__GOAL__:
Do any lines in the data below contain "where"? If so, copy every one of them.

__THE INPUT__:
----

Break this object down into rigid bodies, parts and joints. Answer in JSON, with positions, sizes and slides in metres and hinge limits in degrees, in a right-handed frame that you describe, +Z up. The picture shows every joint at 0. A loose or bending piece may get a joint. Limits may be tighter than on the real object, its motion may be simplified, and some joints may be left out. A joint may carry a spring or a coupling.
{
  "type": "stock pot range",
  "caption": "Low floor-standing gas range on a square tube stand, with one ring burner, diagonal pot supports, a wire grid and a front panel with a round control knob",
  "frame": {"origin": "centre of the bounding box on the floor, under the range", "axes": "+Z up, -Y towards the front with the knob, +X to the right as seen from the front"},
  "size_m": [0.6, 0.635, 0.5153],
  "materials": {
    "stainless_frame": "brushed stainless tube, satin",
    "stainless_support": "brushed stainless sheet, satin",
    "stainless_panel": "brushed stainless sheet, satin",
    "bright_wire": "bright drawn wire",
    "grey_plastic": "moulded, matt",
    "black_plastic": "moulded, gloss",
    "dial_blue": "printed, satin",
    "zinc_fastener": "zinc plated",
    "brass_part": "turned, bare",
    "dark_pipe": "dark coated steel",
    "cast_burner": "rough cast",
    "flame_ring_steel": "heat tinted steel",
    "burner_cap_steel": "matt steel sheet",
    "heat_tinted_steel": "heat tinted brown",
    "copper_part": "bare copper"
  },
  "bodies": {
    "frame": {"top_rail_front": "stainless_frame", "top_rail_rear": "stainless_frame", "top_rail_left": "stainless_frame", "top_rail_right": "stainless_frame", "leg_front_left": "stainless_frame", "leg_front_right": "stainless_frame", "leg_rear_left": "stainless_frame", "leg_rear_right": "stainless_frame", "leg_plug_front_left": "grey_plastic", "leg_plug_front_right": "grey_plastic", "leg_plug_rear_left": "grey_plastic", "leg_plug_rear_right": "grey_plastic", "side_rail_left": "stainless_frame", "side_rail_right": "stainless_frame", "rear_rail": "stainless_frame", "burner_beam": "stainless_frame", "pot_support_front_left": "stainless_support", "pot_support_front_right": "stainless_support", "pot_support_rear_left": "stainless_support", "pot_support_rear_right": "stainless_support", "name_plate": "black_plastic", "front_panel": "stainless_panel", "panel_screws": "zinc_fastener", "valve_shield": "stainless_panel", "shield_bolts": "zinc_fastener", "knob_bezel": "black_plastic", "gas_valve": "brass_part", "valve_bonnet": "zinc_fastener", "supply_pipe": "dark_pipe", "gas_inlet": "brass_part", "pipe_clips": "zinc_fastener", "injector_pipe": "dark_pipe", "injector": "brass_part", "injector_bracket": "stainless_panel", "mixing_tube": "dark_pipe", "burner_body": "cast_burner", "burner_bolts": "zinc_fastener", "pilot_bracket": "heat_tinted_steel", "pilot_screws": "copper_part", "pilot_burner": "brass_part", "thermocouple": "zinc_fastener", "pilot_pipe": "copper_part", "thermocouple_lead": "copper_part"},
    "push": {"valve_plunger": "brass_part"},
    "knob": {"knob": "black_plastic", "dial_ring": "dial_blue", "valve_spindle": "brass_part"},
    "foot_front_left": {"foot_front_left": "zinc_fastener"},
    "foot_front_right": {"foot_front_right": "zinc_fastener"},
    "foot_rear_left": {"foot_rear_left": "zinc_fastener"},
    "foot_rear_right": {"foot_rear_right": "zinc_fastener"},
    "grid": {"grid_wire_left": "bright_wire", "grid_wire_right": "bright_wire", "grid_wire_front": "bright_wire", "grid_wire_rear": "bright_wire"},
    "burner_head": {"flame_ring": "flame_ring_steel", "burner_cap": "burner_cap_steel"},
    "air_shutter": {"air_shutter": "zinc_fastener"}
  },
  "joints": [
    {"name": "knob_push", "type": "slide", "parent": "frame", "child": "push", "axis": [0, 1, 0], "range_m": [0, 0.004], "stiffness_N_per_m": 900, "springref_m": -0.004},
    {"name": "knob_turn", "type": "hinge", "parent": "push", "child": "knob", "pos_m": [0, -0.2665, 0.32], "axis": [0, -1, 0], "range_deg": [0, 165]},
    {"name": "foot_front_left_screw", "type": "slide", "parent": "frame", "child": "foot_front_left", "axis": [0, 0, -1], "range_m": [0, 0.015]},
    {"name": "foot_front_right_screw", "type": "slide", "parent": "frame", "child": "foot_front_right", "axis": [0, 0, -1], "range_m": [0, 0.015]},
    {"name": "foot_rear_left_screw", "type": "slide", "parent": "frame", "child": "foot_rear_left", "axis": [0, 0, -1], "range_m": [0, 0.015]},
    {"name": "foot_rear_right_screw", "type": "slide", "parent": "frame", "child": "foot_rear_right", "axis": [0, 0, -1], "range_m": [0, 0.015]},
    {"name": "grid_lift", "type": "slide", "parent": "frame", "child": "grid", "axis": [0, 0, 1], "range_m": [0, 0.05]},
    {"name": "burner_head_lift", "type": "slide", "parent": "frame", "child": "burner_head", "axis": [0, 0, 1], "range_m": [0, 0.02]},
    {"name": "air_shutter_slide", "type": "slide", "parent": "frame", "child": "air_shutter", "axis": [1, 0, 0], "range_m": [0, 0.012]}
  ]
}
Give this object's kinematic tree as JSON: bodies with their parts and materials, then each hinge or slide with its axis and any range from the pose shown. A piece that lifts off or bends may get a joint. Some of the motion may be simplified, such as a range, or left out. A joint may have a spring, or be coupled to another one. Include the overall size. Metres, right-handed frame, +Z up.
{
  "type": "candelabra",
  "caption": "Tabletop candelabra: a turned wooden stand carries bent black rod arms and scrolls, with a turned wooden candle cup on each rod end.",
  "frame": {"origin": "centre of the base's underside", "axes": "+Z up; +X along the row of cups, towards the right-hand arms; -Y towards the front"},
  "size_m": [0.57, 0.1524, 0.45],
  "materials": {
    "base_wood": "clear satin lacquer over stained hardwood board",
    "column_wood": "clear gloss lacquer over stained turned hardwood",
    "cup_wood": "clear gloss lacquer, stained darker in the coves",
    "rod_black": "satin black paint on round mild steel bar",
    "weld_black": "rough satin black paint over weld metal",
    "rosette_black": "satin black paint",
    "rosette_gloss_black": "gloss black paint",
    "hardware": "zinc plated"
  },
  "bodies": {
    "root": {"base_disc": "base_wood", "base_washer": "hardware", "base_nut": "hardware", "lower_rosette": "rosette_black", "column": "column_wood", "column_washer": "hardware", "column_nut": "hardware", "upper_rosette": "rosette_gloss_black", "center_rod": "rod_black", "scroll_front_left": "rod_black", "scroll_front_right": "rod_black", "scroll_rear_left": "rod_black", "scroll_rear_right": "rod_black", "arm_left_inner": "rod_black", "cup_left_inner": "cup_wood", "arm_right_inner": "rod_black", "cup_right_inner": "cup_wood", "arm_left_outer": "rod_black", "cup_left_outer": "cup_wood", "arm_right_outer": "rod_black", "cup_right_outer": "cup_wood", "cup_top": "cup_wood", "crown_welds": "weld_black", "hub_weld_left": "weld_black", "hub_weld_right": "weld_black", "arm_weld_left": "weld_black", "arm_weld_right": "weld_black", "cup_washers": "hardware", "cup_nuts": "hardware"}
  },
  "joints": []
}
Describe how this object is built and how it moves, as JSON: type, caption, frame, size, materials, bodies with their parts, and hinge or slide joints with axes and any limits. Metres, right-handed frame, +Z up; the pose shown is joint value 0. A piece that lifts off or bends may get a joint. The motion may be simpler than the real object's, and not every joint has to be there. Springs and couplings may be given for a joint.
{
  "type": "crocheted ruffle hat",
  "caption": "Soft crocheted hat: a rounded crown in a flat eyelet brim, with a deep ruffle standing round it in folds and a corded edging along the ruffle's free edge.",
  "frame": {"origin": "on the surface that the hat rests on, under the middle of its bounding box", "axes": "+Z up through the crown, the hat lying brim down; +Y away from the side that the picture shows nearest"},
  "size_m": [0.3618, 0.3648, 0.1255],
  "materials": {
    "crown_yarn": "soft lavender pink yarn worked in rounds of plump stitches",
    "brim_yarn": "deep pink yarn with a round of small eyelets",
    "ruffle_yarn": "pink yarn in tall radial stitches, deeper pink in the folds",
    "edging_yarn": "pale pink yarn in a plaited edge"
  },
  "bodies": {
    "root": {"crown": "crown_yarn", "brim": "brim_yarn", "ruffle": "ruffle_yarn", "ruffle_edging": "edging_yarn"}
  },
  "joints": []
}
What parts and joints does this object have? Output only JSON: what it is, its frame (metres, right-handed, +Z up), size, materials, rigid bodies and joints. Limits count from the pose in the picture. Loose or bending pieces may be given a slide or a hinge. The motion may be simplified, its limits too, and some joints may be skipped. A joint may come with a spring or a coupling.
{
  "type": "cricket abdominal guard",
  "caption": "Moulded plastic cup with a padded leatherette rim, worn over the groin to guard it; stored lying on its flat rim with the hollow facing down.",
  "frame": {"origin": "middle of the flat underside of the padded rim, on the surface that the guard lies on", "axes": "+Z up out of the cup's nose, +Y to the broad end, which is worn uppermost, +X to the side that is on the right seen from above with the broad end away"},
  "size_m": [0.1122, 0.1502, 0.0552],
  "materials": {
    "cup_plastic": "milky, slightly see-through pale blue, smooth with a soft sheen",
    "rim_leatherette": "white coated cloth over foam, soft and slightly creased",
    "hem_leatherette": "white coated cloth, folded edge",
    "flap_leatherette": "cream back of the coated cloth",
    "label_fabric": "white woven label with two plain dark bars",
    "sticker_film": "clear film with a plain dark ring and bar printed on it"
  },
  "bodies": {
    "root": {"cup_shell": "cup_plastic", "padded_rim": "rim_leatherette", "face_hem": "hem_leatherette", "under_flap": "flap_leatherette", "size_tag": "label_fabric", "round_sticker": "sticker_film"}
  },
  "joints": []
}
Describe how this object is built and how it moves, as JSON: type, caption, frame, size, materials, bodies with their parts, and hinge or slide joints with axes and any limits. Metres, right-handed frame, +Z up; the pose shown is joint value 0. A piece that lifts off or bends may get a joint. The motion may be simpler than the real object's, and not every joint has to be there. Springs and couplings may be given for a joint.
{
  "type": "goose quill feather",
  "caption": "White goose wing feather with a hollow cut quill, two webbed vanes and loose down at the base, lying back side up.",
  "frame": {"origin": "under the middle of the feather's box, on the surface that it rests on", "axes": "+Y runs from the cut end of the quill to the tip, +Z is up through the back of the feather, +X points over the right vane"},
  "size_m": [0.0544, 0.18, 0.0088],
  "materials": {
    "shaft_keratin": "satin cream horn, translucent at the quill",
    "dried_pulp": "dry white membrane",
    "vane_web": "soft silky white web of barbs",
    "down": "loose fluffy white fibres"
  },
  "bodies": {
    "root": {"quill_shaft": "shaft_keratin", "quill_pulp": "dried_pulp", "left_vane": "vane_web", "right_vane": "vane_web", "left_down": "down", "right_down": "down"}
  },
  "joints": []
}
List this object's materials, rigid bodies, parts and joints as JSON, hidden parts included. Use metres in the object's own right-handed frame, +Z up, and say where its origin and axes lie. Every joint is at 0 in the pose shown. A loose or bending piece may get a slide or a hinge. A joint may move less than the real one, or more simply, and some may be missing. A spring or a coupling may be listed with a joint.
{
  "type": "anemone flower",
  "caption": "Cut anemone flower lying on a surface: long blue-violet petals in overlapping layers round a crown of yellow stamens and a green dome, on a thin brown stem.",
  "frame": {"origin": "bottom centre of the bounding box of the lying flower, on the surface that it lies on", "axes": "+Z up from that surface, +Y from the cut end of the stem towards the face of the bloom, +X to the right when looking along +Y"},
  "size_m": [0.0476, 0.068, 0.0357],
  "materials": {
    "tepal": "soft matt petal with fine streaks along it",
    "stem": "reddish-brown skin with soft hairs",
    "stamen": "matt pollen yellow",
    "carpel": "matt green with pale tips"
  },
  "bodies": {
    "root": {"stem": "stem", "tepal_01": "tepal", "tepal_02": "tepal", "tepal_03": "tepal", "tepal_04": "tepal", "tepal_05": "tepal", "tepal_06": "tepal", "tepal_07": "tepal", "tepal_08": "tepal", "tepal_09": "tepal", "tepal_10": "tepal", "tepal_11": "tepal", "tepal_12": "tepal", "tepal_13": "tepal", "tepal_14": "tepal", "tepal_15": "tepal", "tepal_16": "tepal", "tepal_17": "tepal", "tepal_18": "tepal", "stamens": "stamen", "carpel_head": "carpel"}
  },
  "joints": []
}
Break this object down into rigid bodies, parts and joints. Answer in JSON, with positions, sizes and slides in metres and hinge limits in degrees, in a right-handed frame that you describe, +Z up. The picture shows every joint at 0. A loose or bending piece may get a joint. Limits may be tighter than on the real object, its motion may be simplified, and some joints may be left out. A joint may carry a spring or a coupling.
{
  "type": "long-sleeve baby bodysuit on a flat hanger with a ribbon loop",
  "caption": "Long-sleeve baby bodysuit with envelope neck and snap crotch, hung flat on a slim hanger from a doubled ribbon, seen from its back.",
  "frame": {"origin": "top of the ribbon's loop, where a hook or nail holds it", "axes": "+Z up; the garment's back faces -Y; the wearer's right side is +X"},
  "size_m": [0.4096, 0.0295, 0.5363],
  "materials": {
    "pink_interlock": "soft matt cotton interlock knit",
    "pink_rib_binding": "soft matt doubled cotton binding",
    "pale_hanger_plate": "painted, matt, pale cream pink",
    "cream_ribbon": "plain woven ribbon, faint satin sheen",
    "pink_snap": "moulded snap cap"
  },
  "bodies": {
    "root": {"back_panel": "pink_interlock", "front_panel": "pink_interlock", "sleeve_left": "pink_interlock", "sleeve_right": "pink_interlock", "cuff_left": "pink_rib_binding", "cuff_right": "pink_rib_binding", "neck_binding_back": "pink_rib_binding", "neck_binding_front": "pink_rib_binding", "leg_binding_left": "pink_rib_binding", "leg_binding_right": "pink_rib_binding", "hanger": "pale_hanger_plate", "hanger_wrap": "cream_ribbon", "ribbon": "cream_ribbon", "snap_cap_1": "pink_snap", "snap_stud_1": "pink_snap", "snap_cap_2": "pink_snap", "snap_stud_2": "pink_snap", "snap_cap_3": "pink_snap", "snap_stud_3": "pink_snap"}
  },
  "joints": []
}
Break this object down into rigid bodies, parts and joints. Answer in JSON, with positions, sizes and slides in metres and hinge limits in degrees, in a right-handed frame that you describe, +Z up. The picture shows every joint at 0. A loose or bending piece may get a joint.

----

__WRITTEN RESPONSE__:
List this object's materials, rigid bodies, parts and joints as JSON, hidden parts included. Use metres in the object's own right-handed frame, +Z up, and say where its origin and axes lie. Every joint is at 0 in the pose shown. A loose or bending piece may get a slide or a hinge. A joint may move less than the real one, or more simply, and some may be missing. A spring or a coupling may be listed with a joint.
  "frame": {"origin": "top of the ribbon's loop, where a hook or nail holds it", "axes": "+Z up; the garment's back faces -Y; the wearer's right side is +X"},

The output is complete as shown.